• [DO THIS]
Extract each line of the data and write it out again exactly.

• [DATA PROVIDED]
···
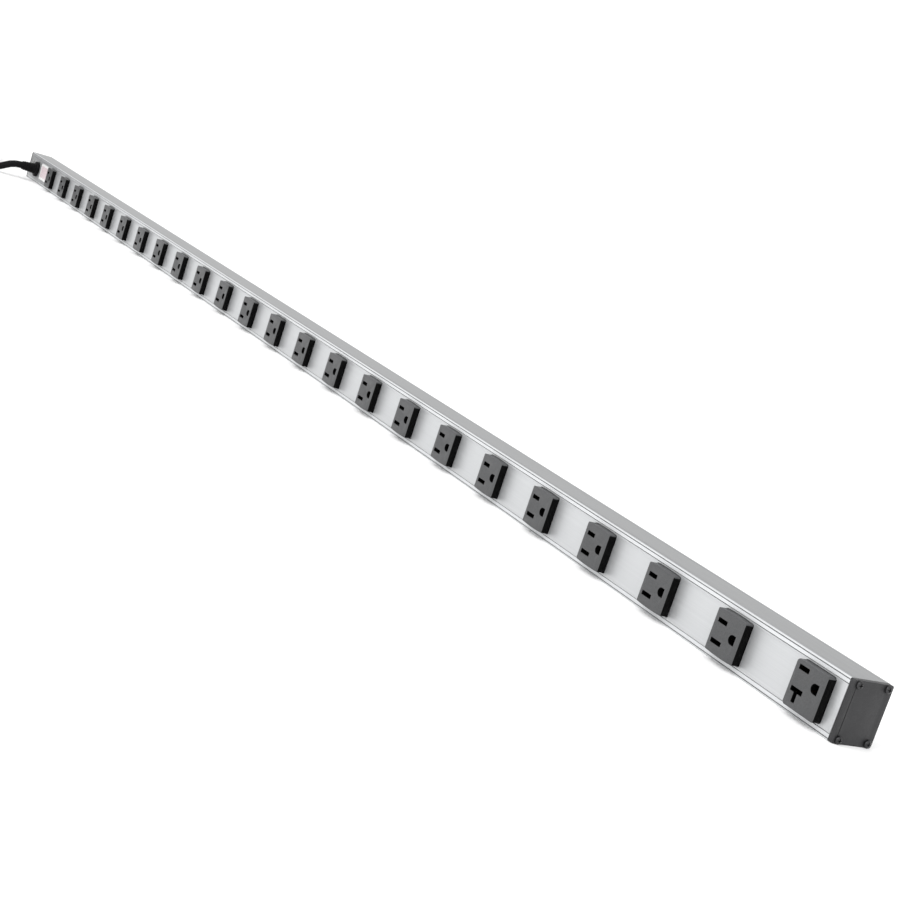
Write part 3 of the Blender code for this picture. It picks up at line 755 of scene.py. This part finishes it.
class STRIP_OT_cord(bpy.types.Operator):
    """Makes the cord with its folded length, the strap round it, the plug and the strain relief."""

    bl_idname = "strip.cord"
    bl_label = "Cord"

    def execute(self, context):
        pieces = [self.make_strain_relief(), self.make_strap(), self.make_plug(), *self.make_blades()]
        line = cord_line()
        curve = bpy.data.curves.new("power_cord", "CURVE")
        curve.dimensions = "3D"
        curve.bevel_depth = CORD_DIAMETER / 2
        curve.bevel_resolution = 5
        curve.use_fill_caps = True
        spline = curve.splines.new("POLY")
        spline.points.add(len(line) - 1)
        for spot, point in zip(spline.points, line):
            spot.co = (*point, 1)
        spline.use_smooth = True
        cord = bpy.data.objects.new("power_cord", curve)
        context.scene.collection.objects.link(cord)
        curve.materials.append(finish_of("cord_jacket"))
        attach(cord, BODY)
        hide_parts("cord_lead", "cord_hank", "cord_tail")
        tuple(LEAD_ROUTE[0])
        return {"FINISHED"}

    def make_strain_relief(self):
        """A round flange and a tapered sleeve with bending grooves."""
        low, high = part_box("strain_relief")
        x, z = (low.x + high.x) / 2, (low.z + high.z) / 2
        flange = (high.x - low.x) / 2
        seat, tip = FACE - GAP, low.y
        bore, neck = 5.0 * MM, 7.8 * MM
        rim = seat - 3.1 * MM
        profile = [(bore, high.y), (neck, high.y), (neck, seat), (flange, seat), (flange, rim)]
        profile += [(flange - 1.2 * MM + a, rim - b) for a, b in arc(0, 0, 1.2 * MM, 15, 90, 4)]
        root, grooves = seat - 4.5 * MM, 5
        wide_root, wide_tip = 7.4 * MM, 6.0 * MM
        profile.append((8.2 * MM, seat - 4.3 * MM))
        profile.append((7.5 * MM, root))
        pitch = (root - tip - 2 * MM) / grooves
        for number in range(grooves):
            y = root - 0.8 * MM - number * pitch
            wide = wide_root - (wide_root - wide_tip) * (root - y) / (root - tip)
            profile += [
                (wide, y),
                (wide - 0.15 * MM, y - pitch * 0.55),
                (wide - 0.85 * MM, y - pitch * 0.62),
                (wide - 0.85 * MM, y - pitch * 0.92),
            ]
        profile += [(wide_tip, tip + 1.2 * MM), (5.8 * MM, tip + 0.3 * MM), (5.4 * MM, tip), (bore, tip)]
        sleeve = draw_turned("sleeve", profile, 64, closed=True)
        sleeve.location = (x, 0, z)
        apply_place(sleeve)
        shade(sleeve, 40)
        return settle(sleeve, "strain_relief", finish_of("black_nylon"))

    def make_strap(self):
        """A strap round the folded cord."""
        low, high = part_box("cord_tie")
        outer = rounded_rectangle(low.y, high.y, 0.0, high.z, STRAP_CORNER, 8)
        thick = STRAP_THICKNESS
        inner = rounded_rectangle(
            low.y + thick, high.y - thick, thick, high.z - thick, STRAP_CORNER - thick, 8
        )
        wide = high.x - low.x
        band = draw_prism("band", [(low.x, y, z) for y, z in outer], (wide, 0, 0))
        hole = draw_prism("hole", [(low.x - MM, y, z) for y, z in inner], (wide + 2 * MM, 0, 0))
        combine(band, "DIFFERENCE", hole)
        soften(band, 0.3 * MM, 2)
        return settle(band, "cord_tie", finish_of("strap_weave"))

    def make_plug(self):
        """A moulded plug with a ribbed neck and finger hollows."""
        low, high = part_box("plug_body")
        middle = (low + high) / 2
        shoulder = low.x + PLUG_NECK
        body = add_block("plug", (shoulder, low.y, low.z), high)
        bpy.ops.object.mode_set(mode="EDIT")
        select_faces(body, lambda centre, normal: normal.x < -0.9)
        bpy.ops.mesh.inset(thickness=3 * MM)
        select_faces(body, lambda centre, normal: abs(normal.y) > 0.9)
        bpy.ops.mesh.inset(thickness=6.5 * MM)
        select_faces(
            body,
            lambda centre, normal: abs(normal.y) > 0.9 and abs(centre.x - (shoulder + high.x) / 2) < MM,
        )
        bpy.ops.mesh.inset(thickness=2 * MM, depth=-1.4 * MM)
        bpy.ops.object.mode_set(mode="OBJECT")
        soften(body, 3.2 * MM, 4, 50)
        profile = [(0.0, 0.0), (5.2 * MM, 0.0), (6.2 * MM, 0.8 * MM)]
        for rib in range(5):
            y = (2 + 4 * rib) * MM
            wide = (6.6 + 0.8 * rib) * MM
            profile += [(wide, y), (wide + 0.2 * MM, y + 2.2 * MM), (wide - 0.9 * MM, y + 2.6 * MM)]
            profile += [(wide - 0.9 * MM, y + 3.6 * MM)]
        profile += [(11 * MM, 22.5 * MM), (11 * MM, 27 * MM), (0.0, 27 * MM)]
        neck = draw_turned("neck", profile, 48)
        neck.rotation_euler = (0, 0, -math.pi / 2)
        neck.location = (low.x, middle.y, middle.z)
        apply_place(neck)
        combine(body, "UNION", neck)
        shade(body)
        return settle(body, "plug_body", finish_of("plug_rubber"))

    def make_blades(self):
        for name in ("plug_line_blade", "plug_neutral_blade"):
            low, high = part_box(name)
            blade = add_block(name, low, high)
            middle = (low + high) / 2
            hole_x = high.x - 4.5 * MM
            across = 2 if high.z - low.z > high.y - low.y else 1
            ring = [(hole_x + a, b) for a, b in circle(1.6 * MM, 16)]
            if across == 2:
                outline = [(x, low.y - MM, middle.z + b) for x, b in ring]
                cutter = draw_prism("hole", outline, (0, 2 * MM + high.y - low.y, 0))
            else:
                outline = [(x, middle.y + b, low.z - MM) for x, b in ring]
                cutter = draw_prism("hole", outline, (0, 0, 2 * MM + high.z - low.z))
            combine(blade, "DIFFERENCE", cutter)
            soften(blade, 0.35 * MM, 2)
            yield settle(blade, name, finish_of("nickel"))
        low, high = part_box("plug_ground_pin")
        radius, tip = (high.y - low.y) / 2, high.x - low.x
        profile = [(0, 0), (radius, 0), (radius, tip - radius)]
        profile += [(a, tip - radius + b) for a, b in arc(0, 0, radius, 12, 90, 7)]
        pin = draw_turned("pin", profile, 32)
        pin.rotation_euler = (0, 0, -math.pi / 2)
        pin.location = (low.x, (low.y + high.y) / 2, (low.z + high.z) / 2)
        apply_place(pin)
        shade(pin)
        yield settle(pin, "plug_ground_pin", finish_of("nickel"))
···
• [EXERCISE OUTPUT]
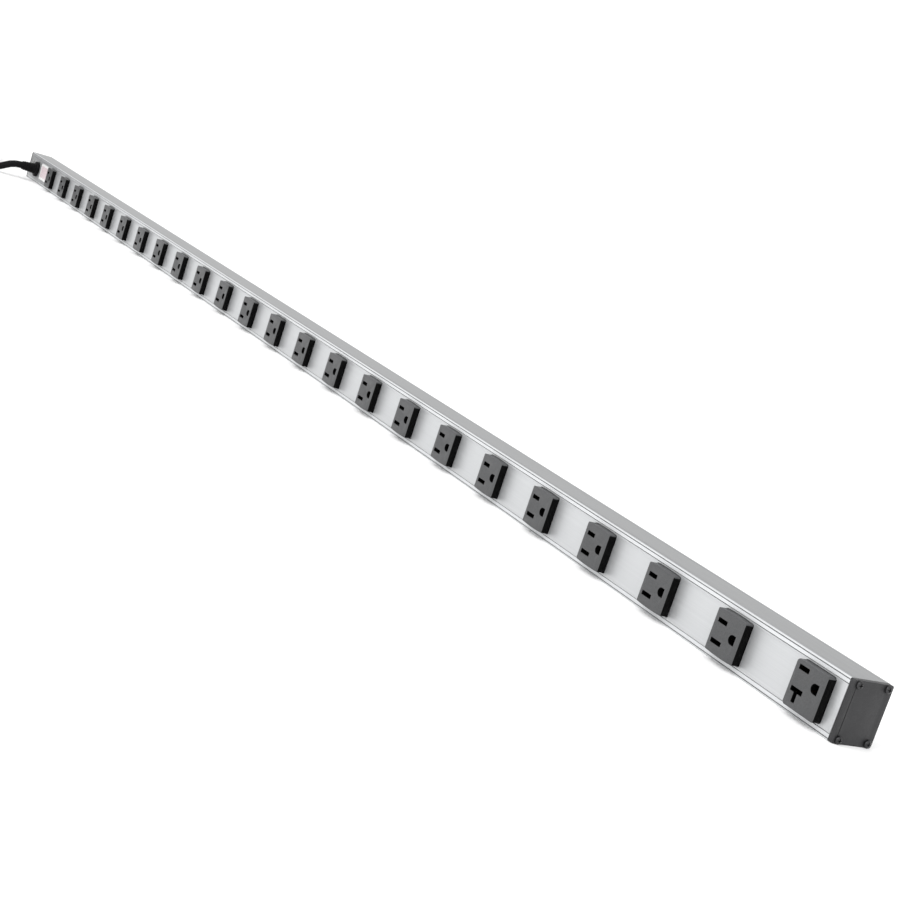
Write part 3 of the Blender code for this picture. It picks up at line 755 of scene.py. This part finishes it.
class STRIP_OT_cord(bpy.types.Operator):
    """Makes the cord with its folded length, the strap round it, the plug and the strain relief."""

    bl_idname = "strip.cord"
    bl_label = "Cord"

    def execute(self, context):
        pieces = [self.make_strain_relief(), self.make_strap(), self.make_plug(), *self.make_blades()]
        line = cord_line()
        curve = bpy.data.curves.new("power_cord", "CURVE")
        curve.dimensions = "3D"
        curve.bevel_depth = CORD_DIAMETER / 2
        curve.bevel_resolution = 5
        curve.use_fill_caps = True
        spline = curve.splines.new("POLY")
        spline.points.add(len(line) - 1)
        for spot, point in zip(spline.points, line):
            spot.co = (*point, 1)
        spline.use_smooth = True
        cord = bpy.data.objects.new("power_cord", curve)
        context.scene.collection.objects.link(cord)
        curve.materials.append(finish_of("cord_jacket"))
        attach(cord, BODY)
        hide_parts("cord_lead", "cord_hank", "cord_tail")
        tuple(LEAD_ROUTE[0])
        return {"FINISHED"}

    def make_strain_relief(self):
        """A round flange and a tapered sleeve with bending grooves."""
        low, high = part_box("strain_relief")
        x, z = (low.x + high.x) / 2, (low.z + high.z) / 2
        flange = (high.x - low.x) / 2
        seat, tip = FACE - GAP, low.y
        bore, neck = 5.0 * MM, 7.8 * MM
        rim = seat - 3.1 * MM
        profile = [(bore, high.y), (neck, high.y), (neck, seat), (flange, seat), (flange, rim)]
        profile += [(flange - 1.2 * MM + a, rim - b) for a, b in arc(0, 0, 1.2 * MM, 15, 90, 4)]
        root, grooves = seat - 4.5 * MM, 5
        wide_root, wide_tip = 7.4 * MM, 6.0 * MM
        profile.append((8.2 * MM, seat - 4.3 * MM))
        profile.append((7.5 * MM, root))
        pitch = (root - tip - 2 * MM) / grooves
        for number in range(grooves):
            y = root - 0.8 * MM - number * pitch
            wide = wide_root - (wide_root - wide_tip) * (root - y) / (root - tip)
            profile += [
                (wide, y),
                (wide - 0.15 * MM, y - pitch * 0.55),
                (wide - 0.85 * MM, y - pitch * 0.62),
                (wide - 0.85 * MM, y - pitch * 0.92),
            ]
        profile += [(wide_tip, tip + 1.2 * MM), (5.8 * MM, tip + 0.3 * MM), (5.4 * MM, tip), (bore, tip)]
        sleeve = draw_turned("sleeve", profile, 64, closed=True)
        sleeve.location = (x, 0, z)
        apply_place(sleeve)
        shade(sleeve, 40)
        return settle(sleeve, "strain_relief", finish_of("black_nylon"))

    def make_strap(self):
        """A strap round the folded cord."""
        low, high = part_box("cord_tie")
        outer = rounded_rectangle(low.y, high.y, 0.0, high.z, STRAP_CORNER, 8)
        thick = STRAP_THICKNESS
        inner = rounded_rectangle(
            low.y + thick, high.y - thick, thick, high.z - thick, STRAP_CORNER - thick, 8
        )
        wide = high.x - low.x
        band = draw_prism("band", [(low.x, y, z) for y, z in outer], (wide, 0, 0))
        hole = draw_prism("hole", [(low.x - MM, y, z) for y, z in inner], (wide + 2 * MM, 0, 0))
        combine(band, "DIFFERENCE", hole)
        soften(band, 0.3 * MM, 2)
        return settle(band, "cord_tie", finish_of("strap_weave"))

    def make_plug(self):
        """A moulded plug with a ribbed neck and finger hollows."""
        low, high = part_box("plug_body")
        middle = (low + high) / 2
        shoulder = low.x + PLUG_NECK
        body = add_block("plug", (shoulder, low.y, low.z), high)
        bpy.ops.object.mode_set(mode="EDIT")
        select_faces(body, lambda centre, normal: normal.x < -0.9)
        bpy.ops.mesh.inset(thickness=3 * MM)
        select_faces(body, lambda centre, normal: abs(normal.y) > 0.9)
        bpy.ops.mesh.inset(thickness=6.5 * MM)
        select_faces(
            body,
            lambda centre, normal: abs(normal.y) > 0.9 and abs(centre.x - (shoulder + high.x) / 2) < MM,
        )
        bpy.ops.mesh.inset(thickness=2 * MM, depth=-1.4 * MM)
        bpy.ops.object.mode_set(mode="OBJECT")
        soften(body, 3.2 * MM, 4, 50)
        profile = [(0.0, 0.0), (5.2 * MM, 0.0), (6.2 * MM, 0.8 * MM)]
        for rib in range(5):
            y = (2 + 4 * rib) * MM
            wide = (6.6 + 0.8 * rib) * MM
            profile += [(wide, y), (wide + 0.2 * MM, y + 2.2 * MM), (wide - 0.9 * MM, y + 2.6 * MM)]
            profile += [(wide - 0.9 * MM, y + 3.6 * MM)]
        profile += [(11 * MM, 22.5 * MM), (11 * MM, 27 * MM), (0.0, 27 * MM)]
        neck = draw_turned("neck", profile, 48)
        neck.rotation_euler = (0, 0, -math.pi / 2)
        neck.location = (low.x, middle.y, middle.z)
        apply_place(neck)
        combine(body, "UNION", neck)
        shade(body)
        return settle(body, "plug_body", finish_of("plug_rubber"))

    def make_blades(self):
        for name in ("plug_line_blade", "plug_neutral_blade"):
            low, high = part_box(name)
            blade = add_block(name, low, high)
            middle = (low + high) / 2
            hole_x = high.x - 4.5 * MM
            across = 2 if high.z - low.z > high.y - low.y else 1
            ring = [(hole_x + a, b) for a, b in circle(1.6 * MM, 16)]
            if across == 2:
                outline = [(x, low.y - MM, middle.z + b) for x, b in ring]
                cutter = draw_prism("hole", outline, (0, 2 * MM + high.y - low.y, 0))
            else:
                outline = [(x, middle.y + b, low.z - MM) for x, b in ring]
                cutter = draw_prism("hole", outline, (0, 0, 2 * MM + high.z - low.z))
            combine(blade, "DIFFERENCE", cutter)
            soften(blade, 0.35 * MM, 2)
            yield settle(blade, name, finish_of("nickel"))
        low, high = part_box("plug_ground_pin")
        radius, tip = (high.y - low.y) / 2, high.x - low.x
        profile = [(0, 0), (radius, 0), (radius, tip - radius)]
        profile += [(a, tip - radius + b) for a, b in arc(0, 0, radius, 12, 90, 7)]
        pin = draw_turned("pin", profile, 32)
        pin.rotation_euler = (0, 0, -math.pi / 2)
        pin.location = (low.x, (low.y + high.y) / 2, (low.z + high.z) / 2)
        apply_place(pin)
        shade(pin)
        yield settle(pin, "plug_ground_pin", finish_of("nickel"))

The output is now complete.